Cam flushed. “Well, Daws and I have been doing some exploring. Since, you know, he’s new to Toronto, too. And that’s been really cool.”

“Seeing it through the eyes of love, huh?”

“Shhh, you can’t say that shit, he’s going to freak out again, and I don’t want—”

Shane’s gaze sharpened and he interrupted. “Dawson is going to freak out if he finds out you’re in love with him? You mean, he doesn’t know?”

“Well, not yet,” Cam soothed. “Of course not yet. We just got together, officially. It’s . . .it’s a little fast for big love confessions.”

“Not when he’s in love with you, too.”

“Dad, you don’t know that’s true,” Cam argued, even though he was pretty sure Daws was. There was a way he looked at him, like they were the only two people on the planet, and Cam had always imagined that was how someone in love might gaze at him.

“I saw him. I saw you. Definitely saw enough,” Shane teased.

“That’s just—” Cam broke off.
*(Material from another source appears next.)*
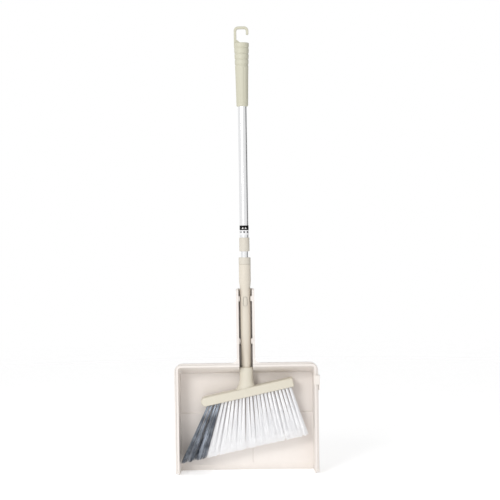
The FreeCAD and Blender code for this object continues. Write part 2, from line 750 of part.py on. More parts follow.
def handle_sleeve():
    """Short handle, thicker above its shoulder, with a neck for the brush and a bore for the pole."""
    neck_foot = socket_top - NECK_DEPTH + RUN_GAP
    step = socket_top + NECK_SHOW
    straight = nub_levels[1] - NUB_HEIGHT / 2
    shoulder = channel_end + SLEEVE_SHOULDER_RISE
    body = turned([
        (sleeve_core_r, neck_foot),
        (neck_r, neck_foot),
        (neck_r, step),
        (sleeve_r - SLEEVE_FOOT_STEP, step + NECK_CHAMFER),
        (sleeve_r - SLEEVE_FOOT_STEP, step + SLEEVE_FOOT),
        (sleeve_r, straight),
        (sleeve_r, shoulder),
        (sleeve_top_r, shoulder + SLEEVE_SHOULDER_LENGTH),
        (sleeve_top_r, sleeve_end),
        (sleeve_bore_r + SLEEVE_BORE_TOP_STEP + PRESS_GAP, sleeve_end),
        (sleeve_bore_r + SLEEVE_BORE_TOP_STEP + PRESS_GAP, sleeve_end - CAP_SPIGOT - RUN_GAP),
        (sleeve_bore_r, sleeve_end - CAP_SPIGOT - RUN_GAP),
        (sleeve_bore_r, pole_seat),
        (sleeve_core_r, pole_seat),
    ])
    return body.cut(button_window())


def sleeve_cap():
    """Ring on top of the handle, with a spigot in it, which guides the pole."""
    ring_r = sleeve_top_r + CAP_OVERHANG
    ring = tube(ring_r, sleeve_bore_r, sleeve_end, cap_top)
    ring = ring.makeFillet(CAP_ROUND, edges_on(ring, lambda p: near(math.hypot(p.x, p.y), ring_r)))
    spigot = tube(sleeve_bore_r + SLEEVE_BORE_TOP_STEP, sleeve_bore_r, sleeve_end - CAP_SPIGOT, sleeve_end)
    return ring.fuse(spigot)


def inner_pole():
    """Thin pole, with the button's window near its foot."""
    return tube(inner_pole_r, inner_bore_r, inner_pole_foot, inner_pole_end).cut(button_window())


def pole_plug():
    """Plug in the inner pole's foot, with a pocket for the button and its spring."""
    end = button_z + PLUG_OVER_BUTTON
    plug = turned([
        (0, pole_seat),
        (inner_pole_r, pole_seat),
        (inner_pole_r, inner_pole_foot),
        (plug_r, inner_pole_foot),
        (plug_r, end),
        (0, end),
    ])
    half = button_base_half + BUTTON_POCKET_GAP
    tall = BUTTON_HEIGHT / 2 + BUTTON_BASE_LIP + BUTTON_POCKET_GAP
    seat_back = button_base_back + BUTTON_TRAVEL + BUTTON_STROKE_SPARE
    seat = box((-half, half), (-2 * inner_pole_r, seat_back), (button_z - tall, button_z + tall))
    slim = SPRING_WIDTH / 2 + BUTTON_POCKET_GAP
    spring_room = SPRING_HALF_LENGTH + SPRING_END_GAP
    deep = box((-slim, slim), (seat_back - CUT_PAST, spring_pocket_back),
               (button_z - spring_room, button_z + spring_room))
    return plug.cut([seat, deep])


def lock_button():
    """Oval push button, flush with the handle, on a wider base behind the pole's wall."""
    stem = stadium(BUTTON_WIDTH, BUTTON_HEIGHT, (-2 * sleeve_r, button_base_front))
    face = Part.makeCylinder(sleeve_r, 2 * BUTTON_HEIGHT, Vector(0, 0, button_z - BUTTON_HEIGHT))
    base = stadium(2 * button_base_half, BUTTON_HEIGHT + 2 * BUTTON_BASE_LIP,
                   (button_base_front, button_base_back))
    return stem.common(face).fuse(base)


def button_spring():
    """Bowed leaf spring between the plug and the button's base."""
    back = spring_pocket_back - PRESS_GAP
    front = button_base_back + PRESS_GAP
    low = button_z - SPRING_HALF_LENGTH
    high = button_z + SPRING_HALF_LENGTH
    x = -SPRING_WIDTH / 2
    outer = Part.Arc(Vector(x, back, low), Vector(x, front, button_z), Vector(x, back, high)).toShape()
    shift = SPRING_THICKNESS
    inner = Part.Arc(Vector(x, back, high - shift), Vector(x, front + shift, button_z),
                     Vector(x, back, low + shift)).toShape()
    top = Part.makeLine(Vector(x, back, high), Vector(x, back, high - shift))
    foot = Part.makeLine(Vector(x, back, low + shift), Vector(x, back, low))
    return Part.Face(Part.Wire([outer, top, inner, foot])).extrude(Vector(SPRING_WIDTH, 0, 0))


def cam_core():
    """Plug in the inner pole's end, with the hub that carries the lock's ring."""
    hub_foot = inner_pole_end + CAM_SHOULDER
    hub_end = hub_foot + CAM_RING_LENGTH
    head_r = inner_pole_r - CAM_HEAD_STEP
    return turned([
        (0, inner_pole_end - CAM_PLUG_LENGTH),
        (plug_r, inner_pole_end - CAM_PLUG_LENGTH),
        (plug_r, inner_pole_end),
        (inner_pole_r, inner_pole_end),
        (inner_pole_r, hub_foot),
        (CAM_HUB_R, hub_foot),
        (CAM_HUB_R, hub_end),
        (head_r, hub_end),
        (head_r, hub_end + CAM_HEAD),
        (0, hub_end + CAM_HEAD),
    ])


def cam_ring():
    """Split ring of the twist lock, which drags on the outer pole's bore."""
    foot = inner_pole_end + CAM_SHOULDER + CAM_END_GAP
    end = inner_pole_end + CAM_SHOULDER + CAM_RING_LENGTH - CAM_END_GAP
    ring = tube(outer_bore_r - RUN_GAP, CAM_HUB_R + RUN_GAP, foot, end)
    slit = box((0, 2 * outer_pole_r), (-CAM_SLIT / 2, CAM_SLIT / 2), (foot - CUT_PAST, end + CUT_PAST))
    return ring.cut(slit)


def pole_collar():
    """End bush on the outer pole's foot, which guides the inner pole."""
    outer_r = outer_pole_r + COLLAR_WALL
    bore_r = outer_pole_r + PRESS_GAP
    collar = turned([
        (inner_pole_r + RUN_GAP, collar_foot),
        (outer_r, collar_foot),
        (outer_r, collar_foot + COLLAR_HEIGHT),
        (bore_r, collar_foot + COLLAR_HEIGHT),
        (bore_r, outer_pole_foot),
        (inner_pole_r + RUN_GAP, outer_pole_foot),
    ])
    return collar.makeFillet(COLLAR_ROUND, edges_on(collar, lambda p: near(math.hypot(p.x, p.y), outer_r)))


def outer_pole():
    """Thick pole, which slides over the inner one."""
    return tube(outer_pole_r, outer_bore_r, outer_pole_foot, outer_pole_end)


def pole_label():
    """Printed band on the outer pole."""
    foot = collar_foot + COLLAR_HEIGHT + LABEL_RISE
    inner_r = outer_pole_r + LABEL_GLUE
    return tube(inner_r + LABEL_THICKNESS, inner_r, foot, foot + LABEL_HEIGHT)


def grip_radius(z):
    """Outer radius of the grip's plain shape: a slight taper up to the waist, then a flare."""
    rise = z - grip_foot
    if rise < GRIP_WAIST_RISE:
        wall = GRIP_FOOT_WALL + (GRIP_WAIST_WALL - GRIP_FOOT_WALL) * rise / GRIP_WAIST_RISE
    else:
        share = (rise - GRIP_WAIST_RISE) / (GRIP_HEIGHT - GRIP_WAIST_RISE)
        wall = GRIP_WAIST_WALL + (GRIP_TOP_WALL - GRIP_WAIST_WALL) * share
    return outer_pole_r + wall


def grip_flutes():
    """Shallow flutes along the grip's lower stretch, as the rods to cut."""
    foot = grip_foot + GRIP_FLUTE_START
    end = foot + GRIP_FLUTE_LENGTH
    out = GRIP_FLUTE_R - GRIP_FLUTE_DEPTH
    start = Vector(grip_radius(foot) + out, 0, foot)
    stop = Vector(grip_radius(end) + out, 0, end)
    along = stop - start
    rod = Part.makeCylinder(GRIP_FLUTE_R, along.Length, start, along)
    rod = rod.fuse([Part.makeSphere(GRIP_FLUTE_R, start), Part.makeSphere(GRIP_FLUTE_R, stop)])
    flutes = []
    for i in range(GRIP_FLUTES):
        flute = rod.copy()
        flute.rotate(Vector(0, 0, 0), Vector(0, 0, 1), (i + 0.5) * 360 / GRIP_FLUTES)
        flutes.append(flute)
    return flutes


def hook():
    """Flat hanging hook: up from the grip's left side, across, and down to a short tip."""
    left = -grip_radius(grip_end)
    right = -left - HOOK_TIP_INSET
    top = grip_end + HOOK_HEIGHT
    tip = top - HOOK_TIP_DROP
    inner_round = HOOK_ROUND - HOOK_BAR
    tip_round = (HOOK_BAR - HOOK_TIP_FLAT) / 2
    corners = [
        (left, grip_end - HOOK_ROOT, 0),
        (left, top, HOOK_ROUND),
        (right, top, HOOK_ROUND),
        (right, tip, tip_round),
        (right - HOOK_BAR, tip, tip_round),
        (right - HOOK_BAR, top - HOOK_BAR, inner_round),
        (left + HOOK_BAR, top - HOOK_BAR, inner_round),
        (left + HOOK_BAR, grip_end + HOOK_GUSSET, HOOK_GUSSET_ROUND),
        (left + HOOK_BAR + HOOK_ROOT, grip_end, 0),
        (left + HOOK_BAR + HOOK_ROOT, grip_end - HOOK_ROOT, 0),
    ]
    bar = prism(corners, on_xz(-HOOK_WIDTH / 2), Vector(0, HOOK_WIDTH, 0))
    faces = edges_on(bar, lambda p: near(abs(p.y), HOOK_WIDTH / 2) and p.z > grip_end)
    return bar.makeFillet(HOOK_EDGE_ROUND, faces)


def pole_grip():
    """Flared grip with ring grooves, flutes and the hanging hook in one moulding."""
    foot_r = grip_radius(grip_foot)
    waist = grip_foot + GRIP_WAIST_RISE
    top_r = grip_radius(grip_end)
    waist_r = grip_radius(waist)
    body = turned([(0, grip_foot), (foot_r, grip_foot), (waist_r, waist), (top_r, grip_end), (0, grip_end)])
    body = body.makeFillet(GRIP_FOOT_ROUND, edges_on(body, lambda p: near(p.z, grip_foot) and near(
        math.hypot(p.x, p.y), foot_r)))
    body = body.makeFillet(GRIP_TOP_ROUND, edges_on(body, lambda p: near(p.z, grip_end) and near(
        math.hypot(p.x, p.y), top_r)))
    rings = []
    for i in range(GRIP_RINGS):
        level = grip_end - GRIP_RING_DROP - GRIP_RING_PITCH * i
        centre_r = grip_radius(level) + GRIP_RING_R - GRIP_RING_DEPTH
        rings.append(Part.makeTorus(centre_r, GRIP_RING_R, Vector(0, 0, level)))
    body = body.cut(rings + grip_flutes())
    bore_height = CUT_PAST + outer_pole_end - grip_foot + RUN_GAP
    bore = Part.makeCylinder(outer_pole_r + PRESS_GAP, bore_height, Vector(0, 0, grip_foot - CUT_PAST))
    return body.fuse(hook()).cut(bore)


def save(name, shape):
    """Writes one sub-part."""
    if not shape.isValid():
        raise ValueError(name + " is not a valid solid")
    print(name, len(shape.Solids), round(shape.Volume), shape.BoundBox)
    shape.exportStep(os.path.join("parts", name + ".step"))


def main():
    """Builds and writes every sub-part."""
    os.makedirs("parts", exist_ok=True)
    save("pan_tray", pan_tray())
    save("rim_clip", rim_clip())
    save("brush_block", brush_block())
    last = len(tuft_roots()) - 1
    for row in range(TUFT_ROWS):
        save("grey_tufts_row_" + str(row + 1), tuft_row(row, 0, GREY_TUFTS - 1))
        save("white_tufts_row_" + str(row + 1), tuft_row(row, GREY_TUFTS, last))
    save("tuft_anchors", tuft_anchors())
    save("handle_sleeve", handle_sleeve())
    save("sleeve_cap", sleeve_cap())
    save("inner_pole", inner_pole())
    save("pole_plug", pole_plug())
    save("lock_button", lock_button())
    save("button_spring", button_spring())
    save("cam_core", cam_core())
    save("cam_ring", cam_ring())
    save("outer_pole", outer_pole())
    save("pole_collar", pole_collar())
    save("pole_label", pole_label())
    save("pole_grip", pole_grip())


main()
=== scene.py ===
# Looks of the upright dust pan with its telescopic broom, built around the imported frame.
# Metres and radians. +Z is up, +X is to the right seen from the front, and the front is at -Y, as in the
# frame.
import math
import random

import bmesh
import bpy
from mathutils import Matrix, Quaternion, Vector


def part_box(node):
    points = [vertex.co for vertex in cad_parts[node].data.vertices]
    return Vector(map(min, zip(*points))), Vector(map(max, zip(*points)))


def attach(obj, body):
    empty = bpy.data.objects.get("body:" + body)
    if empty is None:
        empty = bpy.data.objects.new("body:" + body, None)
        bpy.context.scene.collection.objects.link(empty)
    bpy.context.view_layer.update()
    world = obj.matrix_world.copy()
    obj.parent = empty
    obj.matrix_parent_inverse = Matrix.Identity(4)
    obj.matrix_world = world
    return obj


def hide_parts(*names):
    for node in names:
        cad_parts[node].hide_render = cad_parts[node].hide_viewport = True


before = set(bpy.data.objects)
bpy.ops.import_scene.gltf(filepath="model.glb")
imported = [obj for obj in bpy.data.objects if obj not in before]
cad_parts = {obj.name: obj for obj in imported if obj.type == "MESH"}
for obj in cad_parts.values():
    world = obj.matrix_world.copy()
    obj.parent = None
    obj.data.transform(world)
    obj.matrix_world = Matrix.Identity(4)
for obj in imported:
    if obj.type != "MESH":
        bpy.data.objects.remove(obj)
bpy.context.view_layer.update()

MM = 0.001

# Camera
CAMERA_DISTANCE = 2.5
CAMERA_HEIGHT = 0.45
CAMERA_SIDE = 0.0101
CAMERA_ROLL = math.radians(-0.85)
PICTURE_WIDTH = 0.91       # across the picture, at the camera's distance
SENSOR_WIDTH = 36.0
AIM = (0.0101, 0.0, 0.4052)

# Floor and light
FLOOR_HALF = 3.2
FLOOR_DROP = 0.0002
FLOOR_GLOW = 0.4
FLOOR_COLOUR = (0.93, 0.93, 0.93, 1)
FLOOR_ROUGHNESS = 0.8
FLOOR_FADE = (0.4, 3.0)    # the floor fades out between these distances from the object
STUDIO_STRENGTH = 0.68
STUDIO_GLOSS = 0.22        # more in reflections
KEY_POWER = 25
KEY_PLACE = (-1.05, -2.3, 1.2)
KEY_SIZE = (0.75, 0.75)
KEY_TARGET = (0, 0, 0.3)
# Direction in degrees from the front, positive to the right, and how bright the studio is there
STUDIO_RING = ((-180, 0.9), (-110, 1.0), (0, 1.0), (80, 0.9), (98, 0.08), (114, 0.08), (130, 0.8), (180, 0.9))
WHITE = (1, 1, 1, 1)

# Plastic and metal surfaces. Scales are the noise's turns in a metre.
DRIFT_SCALE = 7.0          # slow drift of a plastic's colour
MOTTLE_SCALE = 85.0
GRAIN_SCALE = 2200.0       # spark-eroded grain
GRAIN_HEIGHT = 0.035 * MM
WAVE_SCALE = 130.0         # sink marks and unevenness
WAVE_HEIGHT = 0.25 * MM
SCUFF_SCALE = 420.0
SCUFF_PATCH_SCALE = 14.0   # patches where scuffs gather
SCUFF_DEPTH = 0.03 * MM
SCUFF_STRETCH = (1.0, 1.0, 0.06)
SCUFF_STEP = (-0.10, -0.10, -0.09)
PLASTIC_EDGE = 0.5 * MM    # soft edge
PLASTIC_SPECULAR = 0.45
SEAM_SHADE_REACH = 2.0 * MM      # painted shade in seams and crevices narrower than this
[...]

He didn’t want to say it was just sex, because even he knew that it wasn’t.

They hadn’t been apart for a single night in weeks, and they weren’t fucking every night.

A lot of nights, sure, but not every night.
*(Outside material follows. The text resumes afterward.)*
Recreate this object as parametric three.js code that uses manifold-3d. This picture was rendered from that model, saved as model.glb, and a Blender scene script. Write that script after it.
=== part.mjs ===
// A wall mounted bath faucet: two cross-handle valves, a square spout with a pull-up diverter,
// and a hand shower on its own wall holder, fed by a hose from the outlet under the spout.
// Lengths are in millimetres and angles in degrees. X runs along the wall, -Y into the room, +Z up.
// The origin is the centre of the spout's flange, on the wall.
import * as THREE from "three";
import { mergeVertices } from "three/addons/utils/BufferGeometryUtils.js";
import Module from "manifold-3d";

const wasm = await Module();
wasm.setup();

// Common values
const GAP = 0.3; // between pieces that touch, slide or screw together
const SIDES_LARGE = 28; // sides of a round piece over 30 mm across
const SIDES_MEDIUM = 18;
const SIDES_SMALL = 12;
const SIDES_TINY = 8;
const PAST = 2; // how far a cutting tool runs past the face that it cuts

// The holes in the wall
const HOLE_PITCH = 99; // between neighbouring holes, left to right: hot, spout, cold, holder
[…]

And yet Dawson had never wanted to leave his bed, or wanted Cam to leave his.

“Cam, son, you can believe whatever you want, but you two are serious about each other.”

“I want us to be,” Cam agreed in a soft voice.

“You’ll get there.”

Cam had been believing that was true since the very beginning and nothing had ever made him sway from that belief. Maybe that was what made it easier to be patient, now.

“Anyway,” Cam said, “you’ll get to see how cool Toronto is, now. And you’ll have to come in, meet the guys.”

“I’d like that,” Shane said.

“I bet you I could even get you into the facility. You could come work out. Watch some practices,” Cam said.

Shane raised an eyebrow. “You’d want that?”

“Dad, you’ve never been weird about me being a football player. I can’t imagine you’re going to start now.”

“You really wouldn’t mind?”

“Dad, what are you even going to do while you’re here?”

“Play tourist? Catch up on my reading? Become a lump on your couch?” Shane chuckled self-consciously.

On the counter in front of him, his phone buzzed. It was a text from Dawson. Still up for carpooling this morning?

It wasn’t everything Cam wanted, but he’d take it anyway.

“Well, enjoy that stuff today,” Cam said. “I’ll talk to Coach Robertson today and Marty—I’m sure they won’t mind.”

“I don’t want to be a bother. Or an imposition.” His dad was looking awkward again. “I should’ve told you I was coming. Should’ve not come until we’d planned.”